Monday, December 2, 2013

Digital First backtracks on pay walls

OPA Intelligence Reports

Posted in News on 12/02/2013 By Mark Glaser and Courtney Lowery Cowgill


Digital First Media CEO John Paton has gone from one of the most notable pay wall skeptics to the latest convert. Sort of. Paton announced recently that Digital First is rolling out pay walls to its 75 daily newspaper sites across the nation. In the announcement, Paton first boasted that digital ads for Digital First had grown 89 percent – from 2009 to 2012. But, “we need more gas in the tank if we are going to complete this journey of print-to-digital transformation…After a lot research by our team, we believe an All-Access print-digital subscription initiative is necessary to buy us that proverbial gas in the tank.” But he makes it very clear that he doesn’t believe pay walls to be a silver bullet – for Digital First or for anyone. “Let’s be clear, paid digital subscriptions are not a long-term strategy. They don’t transform anything; they tweak. At best, they are a short-term tactic.”
Analyst Ken Doctor, on his Newsomonics blog, pointed to Paton’s comments – from as recently as April—when he said to PaidContent, “I don’t think pay walls are the answer to anything.
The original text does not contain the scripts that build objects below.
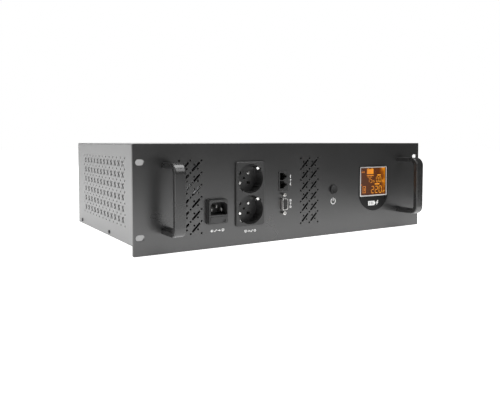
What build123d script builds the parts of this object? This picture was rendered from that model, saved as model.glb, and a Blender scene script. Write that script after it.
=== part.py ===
from build123d import *
import os
from math import cos, radians, sin, sqrt

# Rack-mounted uninterruptible power supply: a 19-inch, three-unit front panel with ears and two
# D handles, on a shallow steel chassis that holds two sealed batteries, a transformer, a power
# board and a fan.
#
# Every function works in the panel's own coordinates, in millimetres: x to the right seen from
# the front, y into the chassis from the panel's front face, z up from the surface the chassis
# stands on.  write() then moves each piece back by Y_SHIFT, so that the row's origin lies on that
# surface, under the middle of the whole box.

# ---------------------------------------------------------------- driving dimensions
PANEL_W = 482.6
PANEL_H = 132.5
PANEL_T = 3.0
PANEL_Z = 0.1
MID_Z = PANEL_Z + PANEL_H / 2

CASE_W = 438.0
CASE_H = 132.6
CASE_BACK = 326.0
SKIN = 1.0
TRAY = 1.2
BEND = 2.0

SLOT_X = 465.1 / 2
SLOT_Z = 88.9 / 2
SLOT_L = 10.8
SLOT_D = 7.1

VENT_PITCH = 15.15
VENT_ROWS = 6
FRONT_SLIT = 12.6
FRONT_HOLES = (2.7, 1.3, 3.6)
SIDE_SLIT = 7.4
SIDE_HOLES = (3.2, 1.5, 4.2)
LEFT_VENT_X = -167.3
RIGHT_VENT_X = 17.8
FRONT_VENT_Z = MID_Z
SIDE_PITCH = 16.3
SIDE_COLS = 12
SIDE_VENT_Y = 190.5
SIDE_VENT_Z = MID_Z + 1.6

HANDLE_X = 199.0
HANDLE_Z = MID_Z + 0.8
HANDLE_H = 86.0
HANDLE_OUT = 41.0
HANDLE_W = 14.0
GRIP_T = 7.4
LEG_T = 6.9
HANDLE_BOLT_Z = (HANDLE_H - LEG_T) / 2

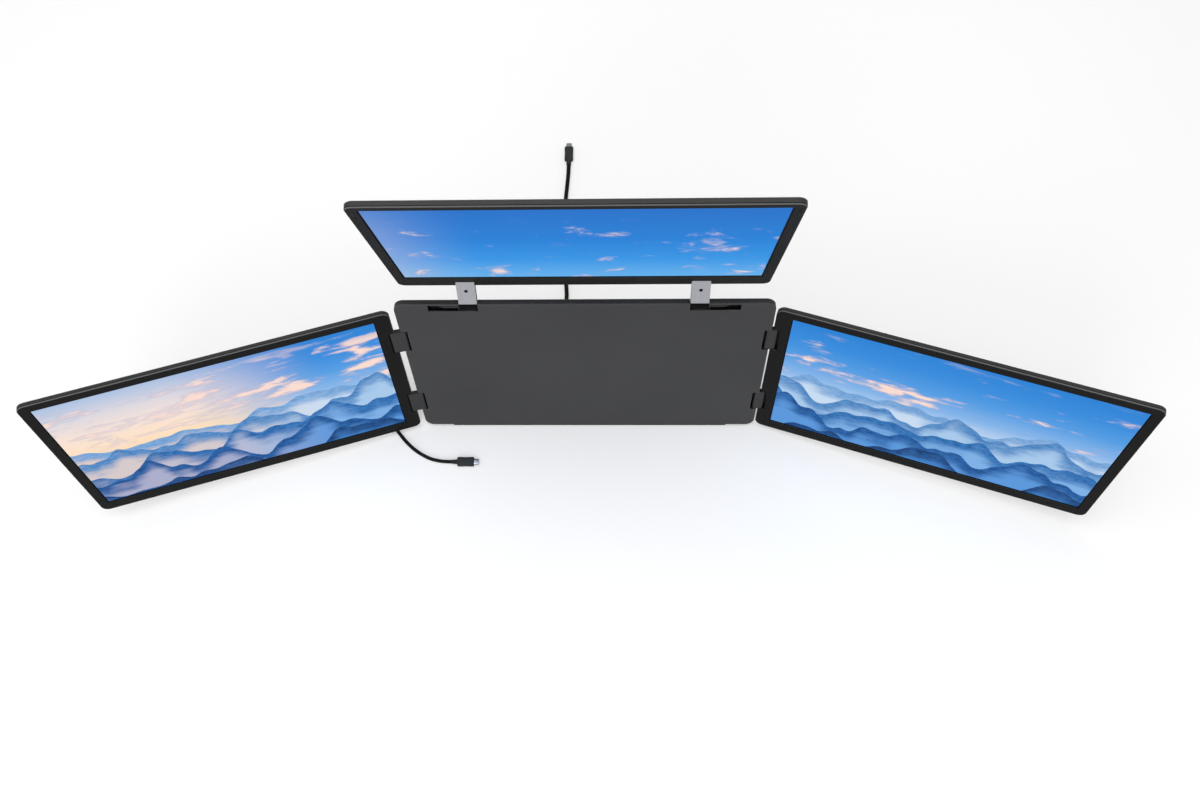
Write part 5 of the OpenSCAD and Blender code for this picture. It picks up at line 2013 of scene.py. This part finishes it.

If we’re swapping out print dollars for digital dimes, I think pay walls are a stack of pennies.” But Doctor makes a case that those pennies matter – especially considering that when Digital First puts up its pay walls, it will bring the percent of pay walled daily papers in the U.S. to 41 percent by his count. Doctor writes, “Circulation revenue was up 5% in the U.S. last year; I expect it to be up by that amount and more for 2013. Those are meaningful mounds of pennies, amounting to often a half a billion dollars for the industry.” The tide is turning, Doctor writes, to more reader-based revenue. “By the end of this year, we’ll be up to close to 30% in reader revenue, both because of pay walls and greater ad decline. The New York Times is already at 56% reader revenue…Strong dailies like the Star Tribune are in the mid-40s. Expect much of the industry to share similar economics by 2017.”